Based on the data in zebrafish and other nonmammalian species, researchers have been looking for the correct cocktail of gene products, including transcription factors, and other chemical compounds, such as histone deacetylase inhibitors, to coax Müller glia to revert to a stem-cell–like state and then differentiate into retinal cells in mammals. In past studies, Müller glia cells proliferated in injured mammalian retinas, but not many of them differentiated into retinal neurons, Chen says.

In the new study, he and his colleagues took a different approach, attempting to reprogram Müller glia cells into rod photoreceptors in the retinas of uninjured mice, both in wildtype mice and in two strains that serve as models of congenital blindness. The team developed a two-step technique, first injecting an adeno-associated virus with a gene that expresses β-catenin, a protein that helps the glia re-enter the cell cycle, into the retinas of the four-week-old mice. Two weeks later, the mice received a second injection of an adeno-associated virus with the genes that express the transcription factors Otx2, Crx, and Nrl—shown in past studies to aid in the development of rod photoreceptors. 

Along with the gene therapy, Müller glia cells received the chemical tags EdU and BrdU to monitor cell division, and the results showed that most of the glia underwent one round of cell division after the gene transfer of Ctnnb1, which expresses the β-catenin protein. Inclusion of a rhodopsin-tdTomato tag that indicates differentiation into rods showed that after the second injection, when Müller glia divided, one daughter cell became a rod photoreceptor while the other remained a Müller glia cell. The new rods produced proteins characteristic of the light-sensing retinal cells.

To test if the newly formed rods detected light, the team examined mice lacking GNAT1, an essential component for phototransduction, that model congenital stationary night blindness in humans and mice with retinal cells expressing mutant GNAT2, which makes it harder for their cone cells to detect light. Recording light responses from retinal ganglion cells in the retinas of mutant mice that got the gene therapy showed that some of the cells responded, whereas none of the cells responded in mutant mice that did not receive the treatment. Chen’s team also detected light responses in the primary visual cortex of the brains of the treated mutant mice but not in the same brain region of untreated blind mice.

“This is an exciting paper, as many labs have been trying to reprogram Müller glia in mammals for some time now,” says Anand Swaroop, a neurobiologist who studies neurodegeneration at the National Eye Institute. “It shows the proof of principle that Müller glia in mammals can be reprogrammed.”

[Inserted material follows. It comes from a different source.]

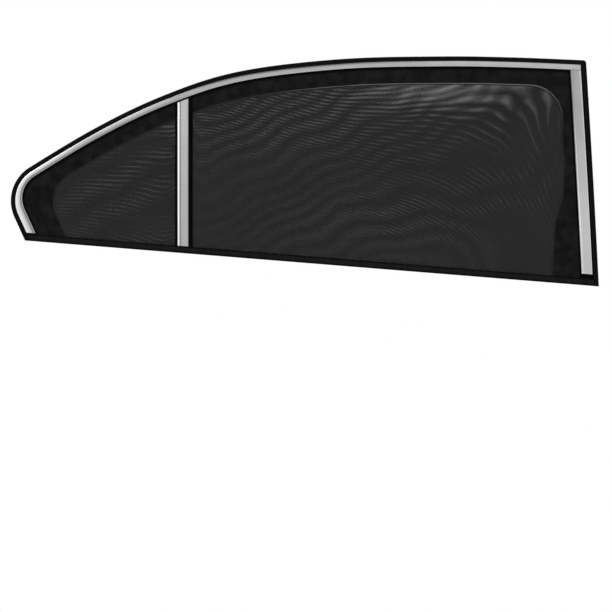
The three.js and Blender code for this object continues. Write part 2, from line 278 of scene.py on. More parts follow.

Sumiko Watanabe, a molecular and developmental biologist at Tokyo University who was also not involved in the study, calls the paper impressive and says in an email to The Scientist that it will have a great effect on the field. However, both she and Swaroop note that moving this type of gene therapy into the clinic to treat humans could take some time, as many more questions need to be answered about how the technique would work to replace injured photoreceptor rods. 

Very few Müller glia exist in the retina, Swaroop notes, so if those glia only experience one cell division to make one rod photoreceptor, not many rod photoreceptors will be made, possibly not enough to reverse degeneration. Also, the study does not address whether Müller glia in injured retinas would differentiate into rod photoreceptors or remain as glia. “There are a lot of things still to test and tweak with this technique,” he says.

Chen says one of the first questions his team will address will be how well the congenitally blind mice see after treatment. “We know they see light, but we are not sure how well they see,” he explains. The team also plans to test whether the two-step gene transfer method works in the human retina, but dissected human retinal tissue is hard to obtain, Chen says, so those studies may be a bit more challenging.

K. Yao et al. “Restoration of vision after de novo genesis of rod photoreceptors in mammalian retinas,” Nature, 10.1038/s41586-018-0425-3, 2018.